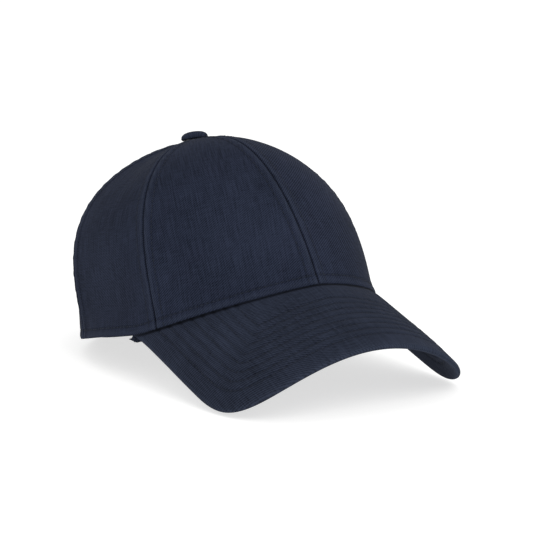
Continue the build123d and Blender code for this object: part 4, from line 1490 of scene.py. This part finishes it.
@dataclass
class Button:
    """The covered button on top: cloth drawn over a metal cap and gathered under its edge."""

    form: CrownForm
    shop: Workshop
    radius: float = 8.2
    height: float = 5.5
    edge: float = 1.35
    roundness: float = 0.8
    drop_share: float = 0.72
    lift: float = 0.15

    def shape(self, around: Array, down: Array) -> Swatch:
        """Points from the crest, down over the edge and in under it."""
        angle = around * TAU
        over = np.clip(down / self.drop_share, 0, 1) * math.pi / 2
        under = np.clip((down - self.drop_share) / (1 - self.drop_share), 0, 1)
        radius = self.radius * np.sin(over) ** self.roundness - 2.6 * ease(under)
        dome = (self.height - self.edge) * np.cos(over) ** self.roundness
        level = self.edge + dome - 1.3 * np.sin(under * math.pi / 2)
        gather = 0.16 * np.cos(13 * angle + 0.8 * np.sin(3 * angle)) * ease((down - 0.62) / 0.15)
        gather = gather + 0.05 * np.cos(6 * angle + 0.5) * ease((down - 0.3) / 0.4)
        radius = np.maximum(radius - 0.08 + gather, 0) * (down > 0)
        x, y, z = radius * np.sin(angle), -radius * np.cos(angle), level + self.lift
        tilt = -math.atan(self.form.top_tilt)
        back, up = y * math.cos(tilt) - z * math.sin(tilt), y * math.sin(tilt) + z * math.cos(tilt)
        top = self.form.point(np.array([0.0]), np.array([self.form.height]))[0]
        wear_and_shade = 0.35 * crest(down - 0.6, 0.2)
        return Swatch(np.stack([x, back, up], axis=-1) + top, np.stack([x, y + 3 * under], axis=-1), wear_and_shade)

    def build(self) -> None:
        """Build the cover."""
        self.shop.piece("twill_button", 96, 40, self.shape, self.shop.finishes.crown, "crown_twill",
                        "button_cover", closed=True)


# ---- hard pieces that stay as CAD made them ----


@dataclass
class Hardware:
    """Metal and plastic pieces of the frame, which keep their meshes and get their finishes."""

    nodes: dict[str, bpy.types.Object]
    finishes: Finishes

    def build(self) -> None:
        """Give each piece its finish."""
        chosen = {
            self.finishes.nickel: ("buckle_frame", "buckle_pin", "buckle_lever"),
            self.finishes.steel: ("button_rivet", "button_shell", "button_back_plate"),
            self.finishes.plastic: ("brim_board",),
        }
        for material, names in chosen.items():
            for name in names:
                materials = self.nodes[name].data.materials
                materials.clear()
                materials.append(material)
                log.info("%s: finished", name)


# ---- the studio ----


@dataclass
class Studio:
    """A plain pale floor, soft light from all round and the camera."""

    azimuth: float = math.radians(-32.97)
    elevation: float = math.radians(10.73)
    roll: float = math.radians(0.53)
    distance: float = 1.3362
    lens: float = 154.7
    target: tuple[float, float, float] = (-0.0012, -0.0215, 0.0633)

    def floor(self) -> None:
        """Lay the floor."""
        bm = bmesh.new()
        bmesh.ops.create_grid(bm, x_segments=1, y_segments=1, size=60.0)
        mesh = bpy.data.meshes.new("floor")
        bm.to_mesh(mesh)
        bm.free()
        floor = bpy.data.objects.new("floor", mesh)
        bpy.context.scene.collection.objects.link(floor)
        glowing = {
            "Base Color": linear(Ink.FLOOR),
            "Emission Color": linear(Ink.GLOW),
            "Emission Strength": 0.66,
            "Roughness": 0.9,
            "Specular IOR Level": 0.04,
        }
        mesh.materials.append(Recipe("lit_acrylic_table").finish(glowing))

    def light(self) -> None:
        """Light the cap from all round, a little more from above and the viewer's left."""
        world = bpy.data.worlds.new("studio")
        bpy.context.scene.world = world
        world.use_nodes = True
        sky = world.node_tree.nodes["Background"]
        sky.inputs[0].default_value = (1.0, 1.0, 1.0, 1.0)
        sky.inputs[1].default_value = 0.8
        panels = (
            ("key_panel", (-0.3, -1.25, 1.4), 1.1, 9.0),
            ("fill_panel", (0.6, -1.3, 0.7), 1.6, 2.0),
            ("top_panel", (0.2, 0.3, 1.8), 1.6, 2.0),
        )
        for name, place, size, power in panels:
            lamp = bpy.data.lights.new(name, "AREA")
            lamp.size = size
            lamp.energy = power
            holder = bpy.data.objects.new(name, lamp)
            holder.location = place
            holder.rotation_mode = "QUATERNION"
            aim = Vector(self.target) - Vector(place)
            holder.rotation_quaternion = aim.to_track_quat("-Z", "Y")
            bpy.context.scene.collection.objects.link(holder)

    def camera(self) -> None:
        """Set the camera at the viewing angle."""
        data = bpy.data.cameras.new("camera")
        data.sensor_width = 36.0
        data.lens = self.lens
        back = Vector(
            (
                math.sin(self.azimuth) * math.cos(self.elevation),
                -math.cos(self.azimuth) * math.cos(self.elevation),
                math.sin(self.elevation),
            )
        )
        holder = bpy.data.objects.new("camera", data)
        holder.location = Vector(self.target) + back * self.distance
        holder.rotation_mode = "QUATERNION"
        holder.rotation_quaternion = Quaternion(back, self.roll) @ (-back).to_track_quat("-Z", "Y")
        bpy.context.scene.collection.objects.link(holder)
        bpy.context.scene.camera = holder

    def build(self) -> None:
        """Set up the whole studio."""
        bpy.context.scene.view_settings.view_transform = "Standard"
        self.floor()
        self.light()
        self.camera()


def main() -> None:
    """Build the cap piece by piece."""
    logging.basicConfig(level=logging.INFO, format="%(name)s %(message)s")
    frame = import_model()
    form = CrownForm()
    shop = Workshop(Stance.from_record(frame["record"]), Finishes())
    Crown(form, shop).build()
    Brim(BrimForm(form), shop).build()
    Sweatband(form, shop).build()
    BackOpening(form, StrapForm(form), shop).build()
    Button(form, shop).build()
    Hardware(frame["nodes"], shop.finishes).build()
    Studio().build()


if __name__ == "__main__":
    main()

++++++++++++++++++++

■ **Task prompt**:
Copy down the whole of the data above, matching it exactly.

■ **Exercise response**:
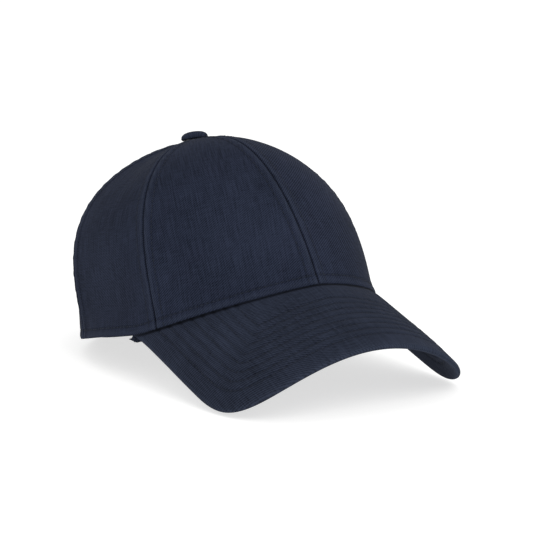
Continue the build123d and Blender code for this object: part 4, from line 1490 of scene.py. This part finishes it.
@dataclass
class Button:
    """The covered button on top: cloth drawn over a metal cap and gathered under its edge."""

    form: CrownForm
    shop: Workshop
    radius: float = 8.2
    height: float = 5.5
    edge: float = 1.35
    roundness: float = 0.8
    drop_share: float = 0.72
    lift: float = 0.15

    def shape(self, around: Array, down: Array) -> Swatch:
        """Points from the crest, down over the edge and in under it."""
        angle = around * TAU
        over = np.clip(down / self.drop_share, 0, 1) * math.pi / 2
        under = np.clip((down - self.drop_share) / (1 - self.drop_share), 0, 1)
        radius = self.radius * np.sin(over) ** self.roundness - 2.6 * ease(under)
        dome = (self.height - self.edge) * np.cos(over) ** self.roundness
        level = self.edge + dome - 1.3 * np.sin(under * math.pi / 2)
        gather = 0.16 * np.cos(13 * angle + 0.8 * np.sin(3 * angle)) * ease((down - 0.62) / 0.15)
        gather = gather + 0.05 * np.cos(6 * angle + 0.5) * ease((down - 0.3) / 0.4)
        radius = np.maximum(radius - 0.08 + gather, 0) * (down > 0)
        x, y, z = radius * np.sin(angle), -radius * np.cos(angle), level + self.lift
        tilt = -math.atan(self.form.top_tilt)
        back, up = y * math.cos(tilt) - z * math.sin(tilt), y * math.sin(tilt) + z * math.cos(tilt)
        top = self.form.point(np.array([0.0]), np.array([self.form.height]))[0]
        wear_and_shade = 0.35 * crest(down - 0.6, 0.2)
        return Swatch(np.stack([x, back, up], axis=-1) + top, np.stack([x, y + 3 * under], axis=-1), wear_and_shade)

    def build(self) -> None:
        """Build the cover."""
        self.shop.piece("twill_button", 96, 40, self.shape, self.shop.finishes.crown, "crown_twill",
                        "button_cover", closed=True)


# ---- hard pieces that stay as CAD made them ----


@dataclass
class Hardware:
    """Metal and plastic pieces of the frame, which keep their meshes and get their finishes."""

    nodes: dict[str, bpy.types.Object]
    finishes: Finishes

    def build(self) -> None:
        """Give each piece its finish."""
        chosen = {
            self.finishes.nickel: ("buckle_frame", "buckle_pin", "buckle_lever"),
            self.finishes.steel: ("button_rivet", "button_shell", "button_back_plate"),
            self.finishes.plastic: ("brim_board",),
        }
        for material, names in chosen.items():
            for name in names:
                materials = self.nodes[name].data.materials
                materials.clear()
                materials.append(material)
                log.info("%s: finished", name)


# ---- the studio ----


@dataclass
class Studio:
    """A plain pale floor, soft light from all round and the camera."""

    azimuth: float = math.radians(-32.97)
    elevation: float = math.radians(10.73)
    roll: float = math.radians(0.53)
    distance: float = 1.3362
    lens: float = 154.7
    target: tuple[float, float, float] = (-0.0012, -0.0215, 0.0633)

    def floor(self) -> None:
        """Lay the floor."""
        bm = bmesh.new()
        bmesh.ops.create_grid(bm, x_segments=1, y_segments=1, size=60.0)
        mesh = bpy.data.meshes.new("floor")
        bm.to_mesh(mesh)
        bm.free()
        floor = bpy.data.objects.new("floor", mesh)
        bpy.context.scene.collection.objects.link(floor)
        glowing = {
            "Base Color": linear(Ink.FLOOR),
            "Emission Color": linear(Ink.GLOW),
            "Emission Strength": 0.66,
            "Roughness": 0.9,
            "Specular IOR Level": 0.04,
        }
        mesh.materials.append(Recipe("lit_acrylic_table").finish(glowing))

    def light(self) -> None:
        """Light the cap from all round, a little more from above and the viewer's left."""
        world = bpy.data.worlds.new("studio")
        bpy.context.scene.world = world
        world.use_nodes = True
        sky = world.node_tree.nodes["Background"]
        sky.inputs[0].default_value = (1.0, 1.0, 1.0, 1.0)
        sky.inputs[1].default_value = 0.8
        panels = (
            ("key_panel", (-0.3, -1.25, 1.4), 1.1, 9.0),
            ("fill_panel", (0.6, -1.3, 0.7), 1.6, 2.0),
            ("top_panel", (0.2, 0.3, 1.8), 1.6, 2.0),
        )
        for name, place, size, power in panels:
            lamp = bpy.data.lights.new(name, "AREA")
            lamp.size = size
            lamp.energy = power
            holder = bpy.data.objects.new(name, lamp)
            holder.location = place
            holder.rotation_mode = "QUATERNION"
            aim = Vector(self.target) - Vector(place)
            holder.rotation_quaternion = aim.to_track_quat("-Z", "Y")
            bpy.context.scene.collection.objects.link(holder)

    def camera(self) -> None:
        """Set the camera at the viewing angle."""
        data = bpy.data.cameras.new("camera")
        data.sensor_width = 36.0
        data.lens = self.lens
        back = Vector(
            (
                math.sin(self.azimuth) * math.cos(self.elevation),
                -math.cos(self.azimuth) * math.cos(self.elevation),
                math.sin(self.elevation),
            )
        )
        holder = bpy.data.objects.new("camera", data)
        holder.location = Vector(self.target) + back * self.distance
        holder.rotation_mode = "QUATERNION"
        holder.rotation_quaternion = Quaternion(back, self.roll) @ (-back).to_track_quat("-Z", "Y")
        bpy.context.scene.collection.objects.link(holder)
        bpy.context.scene.camera = holder

    def build(self) -> None:
        """Set up the whole studio."""
        bpy.context.scene.view_settings.view_transform = "Standard"
        self.floor()
        self.light()
        self.camera()


def main() -> None:
    """Build the cap piece by piece."""
    logging.basicConfig(level=logging.INFO, format="%(name)s %(message)s")
    frame = import_model()
    form = CrownForm()
    shop = Workshop(Stance.from_record(frame["record"]), Finishes())
    Crown(form, shop).build()
    Brim(BrimForm(form), shop).build()
    Sweatband(form, shop).build()
    BackOpening(form, StrapForm(form), shop).build()
    Button(form, shop).build()
    Hardware(frame["nodes"], shop.finishes).build()
    Studio().build()


if __name__ == "__main__":
    main()